O primeiro single, “Take It As It Come”, saiu em 2002; o primeiro álbum, No Time for Dreaming, com a Menahan Street Band, em 2011. Nesse intervalo temporal, Bradley reencontrou-se: com a vida, as suas aspirações musicais e também a mãe, com quem apenas tinha vivido durante algum tempo na infância. A história pessoal de Bradley tem drama, e isso faz diferença na forma como canta. A família era pobre, viveu na rua, foi vítima de violência, esteve preso. Tudo isso moldou a personalidade artística de Bradley, conhecido como The Screaming Eagle of Soul pela intensidade extrema como canta. A verdade é que vem tudo das entranhas, toda a entrega é real e nasce da perda e da adversidade (para perceber melhor a sua peculiar história de vida, ver o documentário Soul of America, de 2012)

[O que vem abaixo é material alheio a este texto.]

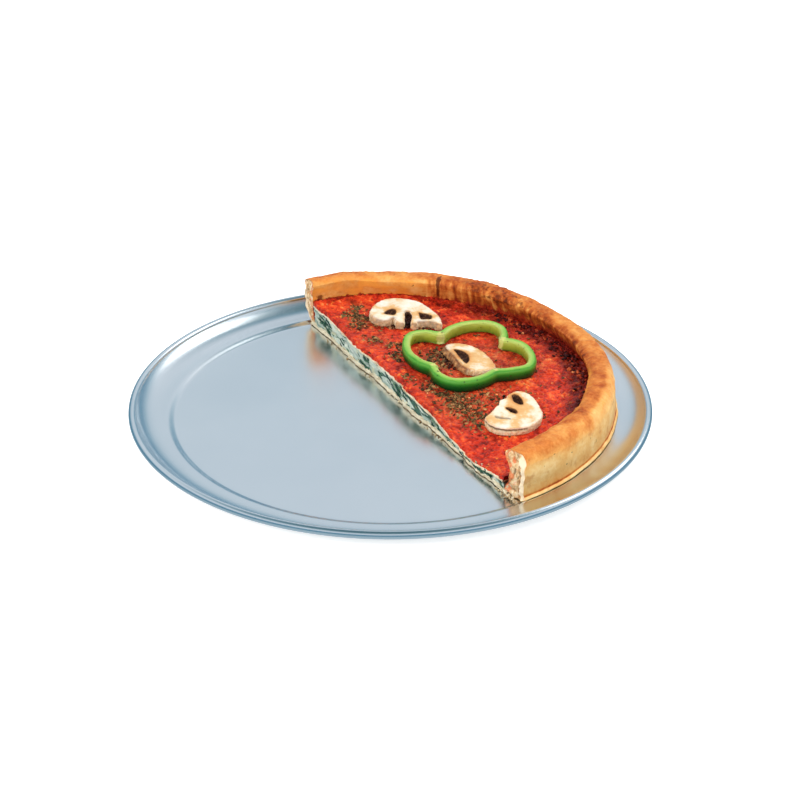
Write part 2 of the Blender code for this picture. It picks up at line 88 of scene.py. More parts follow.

No novo álbum, Changes, Bradley socorre-se de um clássico de Black Sabbath (que confessa só ter conhecido recentemente) para dar título a um disco que fala realmente de mudanças. E de amor, claro. Depois de Victim of Love, o segundo álbum (2013), ter provado que ele não era apenas uma excentricidade retro soul, Changes afirma-se como o seu disco mais completo, mostra um cantor mais à vontade do que nunca com as atribulações da existência humana e as suas próprias dúvidas e hesitações, sempre suportado por músicos extraordinários, que dominam sem reservas os léxicos da soul e do funk. Numa idade em que quase todos os músicos pensam numa retirada estratégica, Bradley vive na plenitude o seu recém-conquistado estatuto de estrela, e a pele assenta-lhe bem, mesmo com todas as dores envolvidas no processo.

Charles Bradley, animal de palco irrequieto, teatral e genuíno, regressa a Portugal com His Extraordinaires para mostrar toda a força da soul clássica reinventada no século XXI: 26 de Novembro em Lisboa, no Vodafone Mexefest, e 28 de Novembro, no Coliseu do Porto (concerto Antena 3).